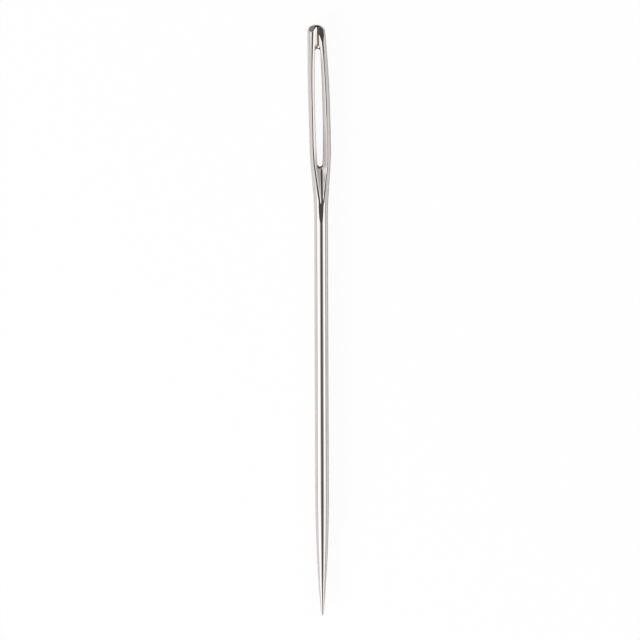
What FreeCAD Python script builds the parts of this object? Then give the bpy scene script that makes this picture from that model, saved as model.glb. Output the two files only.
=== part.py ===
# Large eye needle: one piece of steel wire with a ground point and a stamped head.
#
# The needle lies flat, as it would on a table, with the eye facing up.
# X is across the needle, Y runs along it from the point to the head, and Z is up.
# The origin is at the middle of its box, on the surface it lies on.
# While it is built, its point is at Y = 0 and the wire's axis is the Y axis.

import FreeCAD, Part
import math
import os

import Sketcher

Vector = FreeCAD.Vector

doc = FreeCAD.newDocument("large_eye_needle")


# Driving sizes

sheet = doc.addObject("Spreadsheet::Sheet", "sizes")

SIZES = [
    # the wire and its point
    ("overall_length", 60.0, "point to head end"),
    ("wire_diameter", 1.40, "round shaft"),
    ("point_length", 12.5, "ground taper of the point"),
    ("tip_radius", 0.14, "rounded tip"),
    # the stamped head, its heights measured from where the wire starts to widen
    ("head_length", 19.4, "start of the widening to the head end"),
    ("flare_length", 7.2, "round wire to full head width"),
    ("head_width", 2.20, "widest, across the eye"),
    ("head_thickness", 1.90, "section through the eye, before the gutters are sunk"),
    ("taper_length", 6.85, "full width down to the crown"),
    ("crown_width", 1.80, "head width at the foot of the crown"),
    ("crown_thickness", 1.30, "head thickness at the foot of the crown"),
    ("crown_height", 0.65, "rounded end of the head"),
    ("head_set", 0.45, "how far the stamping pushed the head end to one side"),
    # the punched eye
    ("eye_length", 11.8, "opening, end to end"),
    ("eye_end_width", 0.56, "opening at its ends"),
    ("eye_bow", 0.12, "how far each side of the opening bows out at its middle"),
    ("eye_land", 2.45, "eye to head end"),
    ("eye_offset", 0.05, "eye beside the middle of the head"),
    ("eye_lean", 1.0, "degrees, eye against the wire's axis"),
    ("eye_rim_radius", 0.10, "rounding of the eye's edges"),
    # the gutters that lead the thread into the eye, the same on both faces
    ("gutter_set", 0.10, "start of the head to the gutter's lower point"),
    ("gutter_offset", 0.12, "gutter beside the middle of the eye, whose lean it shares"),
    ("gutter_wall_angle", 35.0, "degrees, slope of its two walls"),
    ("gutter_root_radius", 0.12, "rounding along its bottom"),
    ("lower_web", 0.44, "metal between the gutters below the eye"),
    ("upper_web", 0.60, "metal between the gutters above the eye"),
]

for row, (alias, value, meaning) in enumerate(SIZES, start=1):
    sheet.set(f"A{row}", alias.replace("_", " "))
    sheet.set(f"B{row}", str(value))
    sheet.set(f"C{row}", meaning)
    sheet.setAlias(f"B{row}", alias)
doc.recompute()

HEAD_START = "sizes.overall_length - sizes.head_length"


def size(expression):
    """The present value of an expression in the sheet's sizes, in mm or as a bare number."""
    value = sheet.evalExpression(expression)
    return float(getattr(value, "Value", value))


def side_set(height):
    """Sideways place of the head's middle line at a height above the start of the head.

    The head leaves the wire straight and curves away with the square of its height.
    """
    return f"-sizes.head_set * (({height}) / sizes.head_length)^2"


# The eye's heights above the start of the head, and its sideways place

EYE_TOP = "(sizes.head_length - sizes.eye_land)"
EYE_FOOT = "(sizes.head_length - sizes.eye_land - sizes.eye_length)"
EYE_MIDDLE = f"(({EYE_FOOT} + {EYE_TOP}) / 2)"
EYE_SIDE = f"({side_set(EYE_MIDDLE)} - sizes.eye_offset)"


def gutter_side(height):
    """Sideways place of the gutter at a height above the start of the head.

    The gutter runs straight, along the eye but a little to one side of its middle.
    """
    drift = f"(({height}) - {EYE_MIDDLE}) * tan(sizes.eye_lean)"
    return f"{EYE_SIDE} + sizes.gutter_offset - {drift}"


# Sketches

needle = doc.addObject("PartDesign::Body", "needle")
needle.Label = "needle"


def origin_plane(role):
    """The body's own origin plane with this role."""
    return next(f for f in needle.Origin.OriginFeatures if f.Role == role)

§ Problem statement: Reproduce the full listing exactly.

§ Full output:
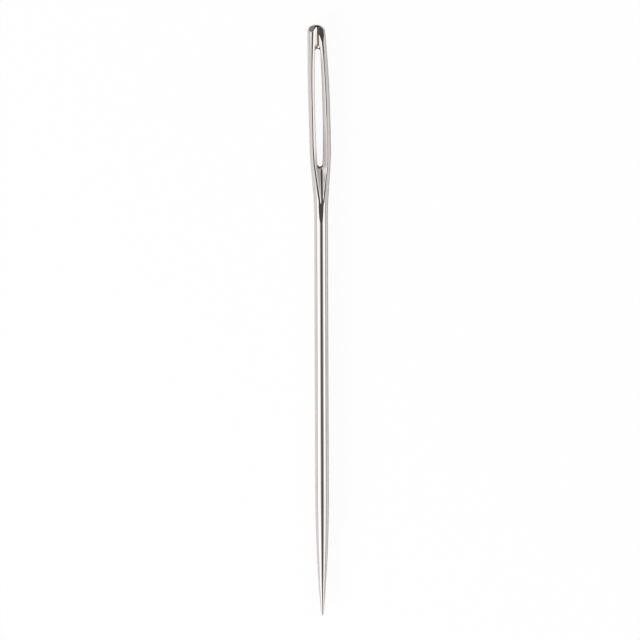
What FreeCAD Python script builds the parts of this object? Then give the bpy scene script that makes this picture from that model, saved as model.glb. Output the two files only.
=== part.py ===
# Large eye needle: one piece of steel wire with a ground point and a stamped head.
#
# The needle lies flat, as it would on a table, with the eye facing up.
# X is across the needle, Y runs along it from the point to the head, and Z is up.
# The origin is at the middle of its box, on the surface it lies on.
# While it is built, its point is at Y = 0 and the wire's axis is the Y axis.

import FreeCAD, Part
import math
import os

import Sketcher

Vector = FreeCAD.Vector

doc = FreeCAD.newDocument("large_eye_needle")


# Driving sizes

sheet = doc.addObject("Spreadsheet::Sheet", "sizes")

SIZES = [
    # the wire and its point
    ("overall_length", 60.0, "point to head end"),
    ("wire_diameter", 1.40, "round shaft"),
    ("point_length", 12.5, "ground taper of the point"),
    ("tip_radius", 0.14, "rounded tip"),
    # the stamped head, its heights measured from where the wire starts to widen
    ("head_length", 19.4, "start of the widening to the head end"),
    ("flare_length", 7.2, "round wire to full head width"),
    ("head_width", 2.20, "widest, across the eye"),
    ("head_thickness", 1.90, "section through the eye, before the gutters are sunk"),
    ("taper_length", 6.85, "full width down to the crown"),
    ("crown_width", 1.80, "head width at the foot of the crown"),
    ("crown_thickness", 1.30, "head thickness at the foot of the crown"),
    ("crown_height", 0.65, "rounded end of the head"),
    ("head_set", 0.45, "how far the stamping pushed the head end to one side"),
    # the punched eye
    ("eye_length", 11.8, "opening, end to end"),
    ("eye_end_width", 0.56, "opening at its ends"),
    ("eye_bow", 0.12, "how far each side of the opening bows out at its middle"),
    ("eye_land", 2.45, "eye to head end"),
    ("eye_offset", 0.05, "eye beside the middle of the head"),
    ("eye_lean", 1.0, "degrees, eye against the wire's axis"),
    ("eye_rim_radius", 0.10, "rounding of the eye's edges"),
    # the gutters that lead the thread into the eye, the same on both faces
    ("gutter_set", 0.10, "start of the head to the gutter's lower point"),
    ("gutter_offset", 0.12, "gutter beside the middle of the eye, whose lean it shares"),
    ("gutter_wall_angle", 35.0, "degrees, slope of its two walls"),
    ("gutter_root_radius", 0.12, "rounding along its bottom"),
    ("lower_web", 0.44, "metal between the gutters below the eye"),
    ("upper_web", 0.60, "metal between the gutters above the eye"),
]

for row, (alias, value, meaning) in enumerate(SIZES, start=1):
    sheet.set(f"A{row}", alias.replace("_", " "))
    sheet.set(f"B{row}", str(value))
    sheet.set(f"C{row}", meaning)
    sheet.setAlias(f"B{row}", alias)
doc.recompute()

HEAD_START = "sizes.overall_length - sizes.head_length"


def size(expression):
    """The present value of an expression in the sheet's sizes, in mm or as a bare number."""
    value = sheet.evalExpression(expression)
    return float(getattr(value, "Value", value))


def side_set(height):
    """Sideways place of the head's middle line at a height above the start of the head.

    The head leaves the wire straight and curves away with the square of its height.
    """
    return f"-sizes.head_set * (({height}) / sizes.head_length)^2"


# The eye's heights above the start of the head, and its sideways place

EYE_TOP = "(sizes.head_length - sizes.eye_land)"
EYE_FOOT = "(sizes.head_length - sizes.eye_land - sizes.eye_length)"
EYE_MIDDLE = f"(({EYE_FOOT} + {EYE_TOP}) / 2)"
EYE_SIDE = f"({side_set(EYE_MIDDLE)} - sizes.eye_offset)"


def gutter_side(height):
    """Sideways place of the gutter at a height above the start of the head.

    The gutter runs straight, along the eye but a little to one side of its middle.
    """
    drift = f"(({height}) - {EYE_MIDDLE}) * tan(sizes.eye_lean)"
    return f"{EYE_SIDE} + sizes.gutter_offset - {drift}"


# Sketches

needle = doc.addObject("PartDesign::Body", "needle")
needle.Label = "needle"


def origin_plane(role):
    """The body's own origin plane with this role."""
    return next(f for f in needle.Origin.OriginFeatures if f.Role == role)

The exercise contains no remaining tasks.